Big jump in the cost of Thanksgiving travel, ethanol trade group claims to help

Here in the US, this is Thanksgiving week and it's usually one of the biggest travel weekends of the year as people hit the road to visit family. With gas prices on the rise again, it's expected that travel will cost Americans an extra $520 million this weekend compared to last year. But guess who's coming to the rescue? The ethanol industry.
The Renewable Fuels Association is claiming that ten percent ethanol blends reduce pump prices by $0.15 a gallon. That claim seems rather dubious given that E85 pump prices are generally pretty close to gas prices. Until we move beyond corn ethanol, the economic benefits will be minimal at best. There may be some benefits in terms of increased oxygen content and octane levels, but it's questionable for a trade group to make such claims about saving money. Their press release is after the jump.

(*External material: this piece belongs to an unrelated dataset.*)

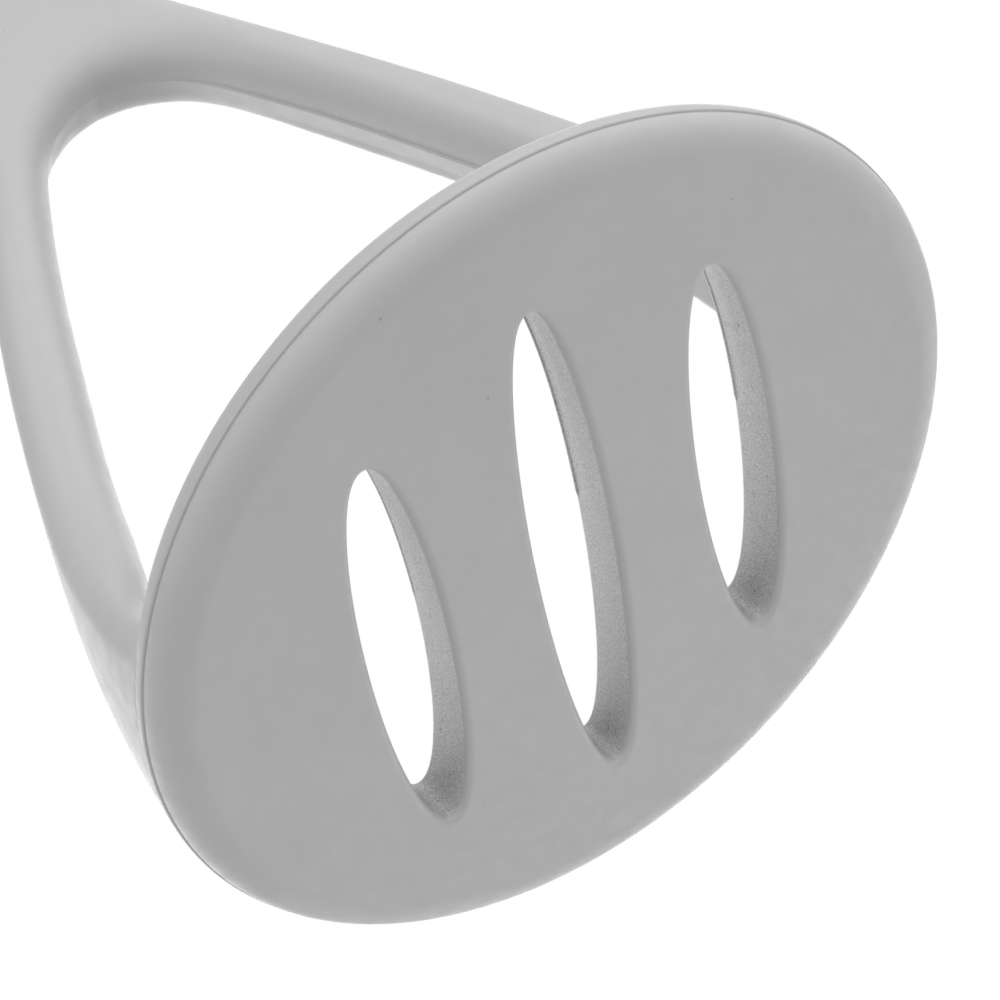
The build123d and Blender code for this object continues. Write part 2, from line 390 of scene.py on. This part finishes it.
def fork_shell():
    """The fork as one closed mesh that sinks into the disc."""
    xs = levels(-GRID_WIDTH, GRID_WIDTH, GRID)
    ys = levels(-GRID_DEPTH, GRID_DEPTH, GRID, FORK_SHIFT)
    zs = levels(FOOT_BASE - GRID, NECK_TOP + 2 * GRID, GRID)
    arch = [half[:, None, :] for half in arch_halves(*np.meshgrid(xs, zs, indexing="ij"))]
    values = fork_field(xs[:, None, None], ys[None, :, None], zs[None, None, :], arch)
    points, quads = net_mesh(xs, ys, zs, values)
    return settle(points, fork_field), quads


def ellipse_loop(centre_x, half_length):
    """Points of a slot's wall and the outward directions there."""
    t = np.linspace(0, 2 * math.pi, SLOT_STEPS, endpoint=False)
    points = np.stack([centre_x + SLOT_HALF_WIDTH * np.cos(t), half_length * np.sin(t)], 1)
    outward = np.stack([np.cos(t) / SLOT_HALF_WIDTH, np.sin(t) / half_length], 1)
    outward /= np.linalg.norm(outward, axis=1)[:, None]
    return points, outward


def ring_loops(bm, rings, grained=()):
    """Adds rings of points and the faces between each ring and the next."""
    loops = [[bm.verts.new(p) for p in ring] for ring in rings]
    for k, (a, b) in enumerate(zip(loops, loops[1:])):
        n = len(a)
        for i in range(n):
            face = bm.faces.new((a[i], a[(i + 1) % n], b[(i + 1) % n], b[i]))
            face.material_index = int(k in grained)
    return loops


def quarter(steps, power=2.0):
    """Points (across, up) of a quarter round, from its start to its end."""
    a = np.linspace(0, math.pi / 2, steps + 1)
    return list(zip(np.sin(a) ** (2 / power), 1 - np.cos(a) ** (2 / power)))


def slot_wall(bm, centre_x, half_length, lip):
    """The wall of a slot with its rounded edges. Returns the loops in the two flat faces."""
    base, outward = ellipse_loop(centre_x, half_length)
    lipped = np.clip(-base[:, 1] / LIP_RUN_OUT, 0, 1)
    profile = [(SLOT_FACE_ROUND + SUPPORT_GAP, 0, 0)]
    profile += [(SLOT_FACE_ROUND * (1 - x), SLOT_FACE_ROUND * z, 0) for x, z in quarter(SLOT_FACE_STEPS)]
    lip_base = DISC_THICKNESS - LIP_HEIGHT
    grain_start = len(profile) - 2
    profile.append((0, (SLOT_FACE_ROUND + lip_base) / 2, 0))
    profile += [(0, lip_base - LIP_ROUND, 0), (0, lip_base, lip), (0, lip_base + LIP_FACE, -lip)]
    grain_end = len(profile) - 1
    for across, up in reversed(quarter(SLOT_BACK_STEPS)):
        out = SLOT_BACK_ROUND * (1 - across)
        profile.append((out, DISC_THICKNESS - SLOT_BACK_ROUND * up, -lip * across))
    profile.append((SLOT_BACK_ROUND + SUPPORT_GAP, DISC_THICKNESS, 0))
    rings = []
    for out, height, step in profile:
        xy = base + outward * (out + step * lipped)[:, None]
        rings.append(np.c_[xy, np.full(len(xy), height)])
    loops = ring_loops(bm, rings, range(grain_start, grain_end))
    return loops[0], loops[-1]


def rim_wall(bm):
    """The rim from the edge of the mashing face round to the edge of the back."""
    line = DISC_RADIUS - PARTING_STEP
    start = line - FACE_ROUND
    profile = [(start - SUPPORT_GAP, 0.0)]
    for x, z in quarter(RIM_FACE_STEPS, FACE_POWER):
        profile.append((start + FACE_ROUND * x, PARTING_HEIGHT * z))
    lip_start = PARTING_HEIGHT + PARTING_WIDTH
    profile.append((line - PARTING_GROOVE, PARTING_HEIGHT + PARTING_WIDTH / 2))
    profile.append((line, lip_start))
    lip_high = RIM_HEIGHT - lip_start
    lip = [(line + PARTING_STEP * x, lip_start + lip_high * z) for x, z in quarter(RIM_LIP_STEPS)]
    profile += lip[1:]
    high = DISC_THICKNESS - RIM_HEIGHT
    back = [(DISC_RADIUS - BACK_ROUND * x, RIM_HEIGHT + high * z) for z, x in quarter(RIM_BACK_STEPS)]
    profile += back[1:]
    profile.append((DISC_RADIUS - BACK_ROUND - SUPPORT_GAP, DISC_THICKNESS))
    turn = np.linspace(0, 2 * math.pi, RIM_STEPS, endpoint=False)
    rings = [
        np.stack([radius * np.cos(turn), radius * np.sin(turn), np.full(RIM_STEPS, height)], 1)
        for radius, height in profile
    ]
    loops = ring_loops(bm, rings)
    return loops[0], loops[-1]


def disc_shell():
    """The disc as one closed mesh with its three slots."""
    bm = bmesh.new()
    faces_low = []
    faces_high = []
    for centre_x, half_length, lip in SLOTS:
        low, high = slot_wall(bm, centre_x, half_length, lip)
        faces_low.append(low)
        faces_high.append(high)
    low, high = rim_wall(bm)
    faces_low.append(low)
    faces_high.append(high)
    for loops in (faces_low, faces_high):
        edges = []
        for loop in loops:
            edges += [bm.edges.get((a, b)) for a, b in zip(loop, loop[1:] + loop[:1])]
        bmesh.ops.triangle_fill(bm, edges=edges, use_beauty=True)
    bmesh.ops.recalc_face_normals(bm, faces=bm.faces)
    return bm


def head_piece():
    """The silicone head: disc and fork, in place of the CAD skin."""
    bm = disc_shell()
    points, quads = fork_shell()
    verts = [bm.verts.new(p) for p in points]
    for quad in quads:
        bm.faces.new([verts[i] for i in quad])
    bmesh.ops.scale(bm, vec=(MM, MM, MM), verts=bm.verts)
    mesh = bpy.data.meshes.new("head_silicone")
    bm.to_mesh(mesh)
    bm.free()
    mesh.shade_smooth()
    piece = bpy.data.objects.new("head_silicone", mesh)
    bpy.context.collection.objects.link(piece)
    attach(piece, "root")
    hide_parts("head_skin")
    return piece


def node(tree, kind, **inputs):
    """A shader node whose inputs are set to values or joined to other nodes' outputs."""
    made = tree.nodes.new("ShaderNode" + kind)
    for name, value in inputs.items():
        socket = made.inputs[name.replace("_", " ")]
        if isinstance(value, bpy.types.NodeSocket):
            tree.links.new(value, socket)
        else:
            socket.default_value = value
    return made


def noise(tree, place, scale, detail=2.0):
    """Grey cloud pattern, from 0 to 1."""
    return node(tree, "TexNoise", Vector=place, Scale=scale, Detail=detail).outputs["Fac"]


def ramp(tree, value, *stops):
    """Grey levels or colours at places from 0 to 1."""
    made = node(tree, "ValToRGB", Fac=value)
    band = made.color_ramp
    while len(band.elements) < len(stops):
        band.elements.new(0.5)
    for element, (place, level) in zip(band.elements, stops):
        element.position = place
        element.color = (level, level, level, 1) if isinstance(level, float) else (*level, 1)
    return made.outputs["Color"]


def mix(tree, kind, share, a, b):
    """Colour b laid over colour a, by a blend mode and a share."""
    made = tree.nodes.new("ShaderNodeMix")
    made.data_type = "RGBA"
    made.blend_type = kind
    for socket, value in ((made.inputs[0], share), (made.inputs[6], a), (made.inputs[7], b)):
        if isinstance(value, bpy.types.NodeSocket):
            tree.links.new(value, socket)
        else:
            socket.default_value = value
    return made.outputs[2]


def object_place(tree, scale=(1, 1, 1), shift=(0, 0, 0)):
    """Place on the object itself, stretched and moved."""
    place = tree.nodes.new("ShaderNodeTexCoord").outputs["Object"]
    return node(tree, "Mapping", Vector=place, Scale=scale, Location=shift).outputs["Vector"]


def specks(tree, scale, radius, shift):
    """White where a small round speck shows, black elsewhere."""
    place = object_place(tree, shift=shift)
    distance = node(tree, "TexVoronoi", Vector=place, Scale=scale).outputs["Distance"]
    edge = radius * scale
    return ramp(tree, distance, (0.6 * edge, 1.0), (edge, 0.0))


def plain_material(name):
    """A new node material and its shader."""
    material = bpy.data.materials.new(name)
    material.use_nodes = True
    return material, material.node_tree.nodes["Principled BSDF"]


def silicone_material():
    """Matte grey silicone: faint clouds, a fine skin, and a few dark and light specks."""
    material, shader = plain_material("silicone")
    tree = material.node_tree
    place = object_place(tree)
    clouds = ramp(tree, noise(tree, place, 60, 3), (0.3, 0.392), (0.7, 0.412))
    dirt = specks(tree, 170, 0.00017, (0.031, 0.012, 0.0))
    dust = specks(tree, 130, 0.00015, (0.4, 0.2, 0.1))
    darkened = mix(tree, "MULTIPLY", dirt, clouds, (0.68, 0.68, 0.68, 1))
    lightened = mix(tree, "SCREEN", dust, darkened, (0.09, 0.09, 0.09, 1))
    tree.links.new(lightened, shader.inputs["Base Color"])
    gloss = ramp(tree, noise(tree, place, 500, 3), (0.3, 0.46), (0.7, 0.58))
    tree.links.new(gloss, shader.inputs["Roughness"])
    skin = noise(tree, place, 4200, 2)
    bump = node(tree, "Bump", Height=skin, Strength=0.35, Distance=0.00003)
    tree.links.new(bump.outputs["Normal"], shader.inputs["Normal"])
    return material


def slot_grain_material():
    """The silicone in the slots, which keeps the spark-cut grain of the mould."""
    material, shader = plain_material("silicone_slot_grain")
    tree = material.node_tree
    fine = noise(tree, object_place(tree, (1, 0.7, 1.3)), 6500, 3)
    marks = noise(tree, object_place(tree, (1, 0.35, 1.6)), 2100, 2)
    grain = ramp(tree, fine, (0.34, 0.30), (0.52, 0.45), (0.68, 0.62))
    scratches = ramp(tree, marks, (0.27, 0.55), (0.33, 1.0))
    coloured = mix(tree, "MULTIPLY", 1.0, grain, scratches)
    tree.links.new(coloured, shader.inputs["Base Color"])
    shader.inputs["Roughness"].default_value = 0.6
    bump = node(tree, "Bump", Height=fine, Strength=0.6, Distance=0.00008)
    tree.links.new(bump.outputs["Normal"], shader.inputs["Normal"])
    return material


def nylon_material():
    """Dark glass-filled nylon with short pale fibres near its surface."""
    material, shader = plain_material("nylon")
    tree = material.node_tree
    fibres = noise(tree, object_place(tree, (3.0, 3.0, 0.5)), 900, 4)
    shade = ramp(tree, fibres, (0.45, (0.10, 0.10, 0.11)), (0.75, (0.17, 0.17, 0.18)))
    tree.links.new(shade, shader.inputs["Base Color"])
    tree.links.new(ramp(tree, fibres, (0.3, 0.42), (0.7, 0.6)), shader.inputs["Roughness"])
    bump = node(tree, "Bump", Height=fibres, Strength=0.3, Distance=0.00005)
    tree.links.new(bump.outputs["Normal"], shader.inputs["Normal"])
    return material


def steel_material(name, lay):
    """Brushed steel, with the brushing lines close together along one direction."""
    material, shader = plain_material(name)
    tree = material.node_tree
    lines = noise(tree, object_place(tree, lay), 420, 5)
    shade = ramp(tree, lines, (0.3, (0.52, 0.52, 0.53)), (0.7, (0.68, 0.68, 0.69)))
    tree.links.new(shade, shader.inputs["Base Color"])
    tree.links.new(ramp(tree, lines, (0.3, 0.24), (0.7, 0.38)), shader.inputs["Roughness"])
    shader.inputs["Metallic"].default_value = 1.0
    bump = node(tree, "Bump", Height=lines, Strength=0.25, Distance=0.00003)
    tree.links.new(bump.outputs["Normal"], shader.inputs["Normal"])
    return material


def dress_cad_nodes(silicone):
    """Gives every CAD node its material."""
    nylon = nylon_material()
    turned = steel_material("steel_turned", (0.4, 0.4, 20.0))
    ringed = steel_material("steel_ring", (0.4, 20.0, 0.4))
    cross = steel_material("steel_pin", (20.0, 0.4, 0.4))
    finishes = {
        "head_skin": silicone,
        "handle_grip": silicone,
        "head_insert": nylon,
        "handle_core": nylon,
        "tang_rod": turned,
        "neck_collar": turned,
        "hanging_bush": ringed,
        "neck_pin": cross,
        "handle_pin": cross,
    }
    for name, material in finishes.items():
        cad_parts[name].material_slots[0].material = material


def studio_floor():
    """Plain pale floor below the camera, which looks up at the masher from above it."""
    bm = bmesh.new()
    bmesh.ops.create_circle(bm, cap_ends=True, segments=128, radius=FLOOR_RADIUS)
    mesh = bpy.data.meshes.new("floor")
    bm.to_mesh(mesh)
    bm.free()
    floor = bpy.data.objects.new("floor", mesh)
    floor.location.z = FLOOR_HEIGHT
    bpy.context.collection.objects.link(floor)
    material, shader = plain_material("floor")
    shader.inputs["Base Color"].default_value = (*FLOOR_COLOUR, 1)
    shader.inputs["Roughness"].default_value = 0.9
    mesh.materials.append(material)


def studio_lamps(camera):
    """Broad round softboxes, placed by the camera's axes and aimed at the head."""
    turn = camera.matrix_world.to_3x3()
    for name, direction, watts in LAMPS:
        away = (turn @ Vector(direction)).normalized()
        data = bpy.data.lights.new(name, "AREA")
        data.shape = "DISK"
        data.size = LAMP_SIZE
        data.energy = watts
        lamp = bpy.data.objects.new(name, data)
        lamp.location = Vector(LAMP_TARGET) + away * LAMP_DISTANCE
        lamp.rotation_euler = away.to_track_quat("Z", "Y").to_euler()
        lamp.visible_camera = False
        bpy.context.collection.objects.link(lamp)


def studio_world():
    """White where the camera, a reflection or glass sees it, and softer as a light."""
    world = bpy.data.worlds.new("studio")
    bpy.context.scene.world = world
    world.use_nodes = True
    tree = world.node_tree
    path = tree.nodes.new("ShaderNodeLightPath").outputs
    seen = node(tree, "Math", Value=path["Is Camera Ray"])
    seen.operation = "ADD"
    tree.links.new(path["Is Glossy Ray"], seen.inputs[1])
    either = node(tree, "Math", Value=seen.outputs[0])
    either.operation = "ADD"
    either.use_clamp = True
    tree.links.new(path["Is Transmission Ray"], either.inputs[1])
    strength = node(tree, "MapRange", Value=either.outputs[0], To_Min=WORLD_LIGHT, To_Max=1.0)
    background = tree.nodes["Background"]
    background.inputs["Color"].default_value = (1, 1, 1, 1)
    tree.links.new(strength.outputs["Result"], background.inputs["Strength"])


camera = photo_camera()
silicone = silicone_material()
head = head_piece()
head.data.materials.append(silicone)
head.data.materials.append(slot_grain_material())
dress_cad_nodes(silicone)
studio_floor()
studio_lamps(camera)
studio_world()
bpy.context.scene.view_settings.view_transform = "Standard"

[Source: Renewable Fuels Association, thanks to Steve for the tip]

Thanksgiving Travel, Turkey More Expensive This Year
Oil, Gasoline Prices Leaving Less for Consumers Heading into Holiday Season
November 20, 2007

Washington – Americans will take a hit in their wallet as well as their waistlines this Thanksgiving holiday. The run up in oil prices over the past year is forcing fuel prices as well as food prices ever higher.

An analysis by John Urbanchuk, a director at the economic consulting firm LECG, LLC, released today estimates that Americans will fork over $520 million more this year than last year on their Thanksgiving travel. That means, based on the national gas price average of $3.11, an increase of 39 percent over 2006 just to drive over the river and through the woods to Grandma's house. That is $520 million that won't be spent on Black Friday, the traditional kick-off to the holiday shopping season. More specifically, it will cost the average family an extra $17 for roundtrip travel for Thanksgiving dinner.

"Soaring oil prices are hitting average Americans where it hurts the most: the pocket book," said Urbanchuk. "High oil and gasoline prices will cost Americans more than half a billion dollars in travel this Thanksgiving holiday. That is money that won't be spent at Wal-Mart or online as the holiday shopping season begins in earnest."

In addition to the high prices at the pump, Americans will also get pinched at the dinner table. The wholesale price of turkey, the staple of any Thanksgiving meal, is down four percent over last year. However, retail prices for turkeys in the grocery aisle are up 12 percent, a reflection of the impact soaring oil and fuel costs are having on food items across the board. In fact, a recent analysis by the American Farm Bureau Federation of the cost of the average Thanksgiving dinner for 10 this year showed an increase of 11 percent over 2006.

The news for all Americans isn't so grim. Where gasoline marketers are blending ethanol, drivers are realizing a savings at the pump. Today, ethanol is blended in roughly half of the nation's gasoline. Given the current economics of ethanol and gasoline, the increasing availability of ethanol is helping keep gasoline prices up to $0.15 lower than they otherwise might be.

"Americans are literally over a barrel this holiday season as oil prices are likely to remain high and gasoline will no doubt follow suit," said Bob Dinneen, president of the Renewable Fuels Association. "Were it not for the growing availability of ethanol, Americans would be spending a whole lot more to go over the river and through the woods this holiday season."

Key findings of the analysis include:

• At today's prices, Americans will spend more than $1.8 billion on gasoline over the Thanksgiving holiday, nearly $520 million, or 39 percent, more than Thanksgiving 2006. That is $520 million that cannot be spent on the Friday after Thanksgiving, the traditional kick-off to the holiday shopping season.

• With the national average retail price of regular gasoline topping $3.11 per gallon, the average traveling family will spend $16.80, or 39 percent, more on gasoline to travel to Grandma's house for Thanksgiving dinner this year than last.

• Without ethanol blended at ten percent with gasoline (E10), the average pump price of gasoline would be as much as $0.15 per gallon, or 4.7 percent higher than current levels and the average American household would pay $19.68 more than last year for the Thanksgiving trip.